Ross' determinate-determinable model at least tells us something about God's actual power, for the model refers only to his actual power, not to his merely possible power. Ross would say SK dodge the issue by bringing in possible worlds semantics. What would mere possibilities have to do with God's actual power? So we can talk about God in other merely possible worlds; why take that talk to track truth about the actual God? Why take it to model anything more than our idle chatter?
Hasker concentrates instead on the choice to create. "What is it that determines that the universe and God are in one initial world state rather than another?" In effect, is not there at least one more instance of real power on God's part to consider, given SK's way of rendering Aquinas?

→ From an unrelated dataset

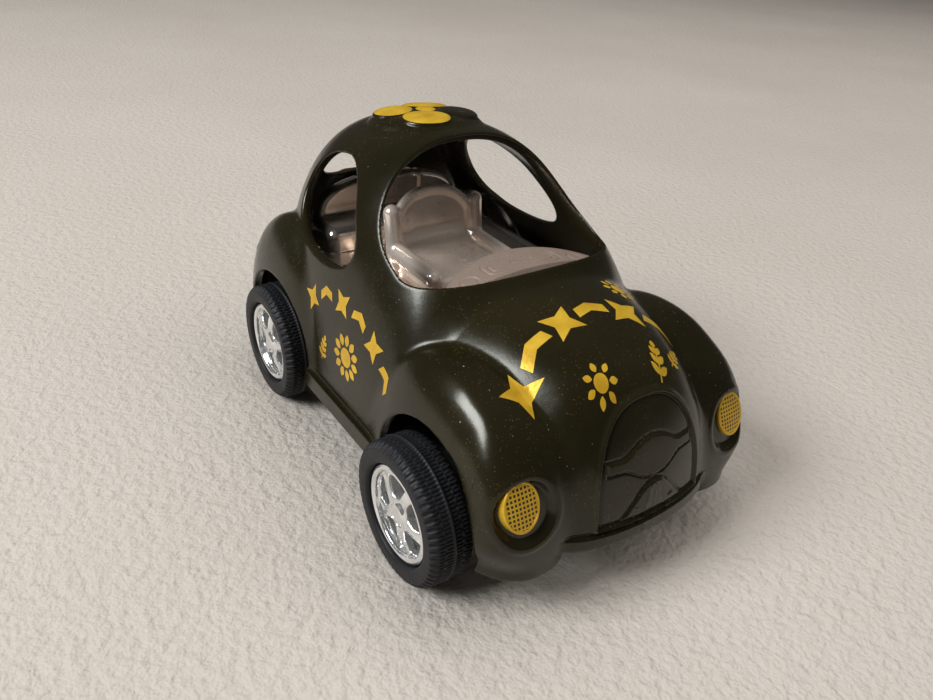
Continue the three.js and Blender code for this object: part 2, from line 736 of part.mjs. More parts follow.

Namely, we shall have to consider the choice God makes among possible worlds: which to actualize, given the generic choice to create? In that choice, God seems to exercise power in a way not merely world bound, i.e. something more robust than semantic possibility is called for; God's creation is a real exercise of divine power.
But then, is this exercise of power free or not? SK will want to say it is indeed free--but they will have to say as well that this basic cretive exercise is conditionally necessary. Ah--here SK seem to have missed the point to be explained: "To say that God's actions are I-necessary [roughly, world-bound] is to say that they are necessitated by the initial state of the universe [the given possible world in question]--but how can this have any bearing on the modal status of the choice of the initail state itself?" (Hasker '86, 197). Hasker goes on to try to dispatch a possible SK reply, that eternality would suffice for the required necessity. But such a move will not do, being an instance of special pleading inasmuch as up to Hasker's objection, SK would have explained necessity from the N-C model in terms of necessity from the N-P model, Hasker's objection would reappear once we parsed the SK "reply" in possible worlds semantics, though at a different level of analysis.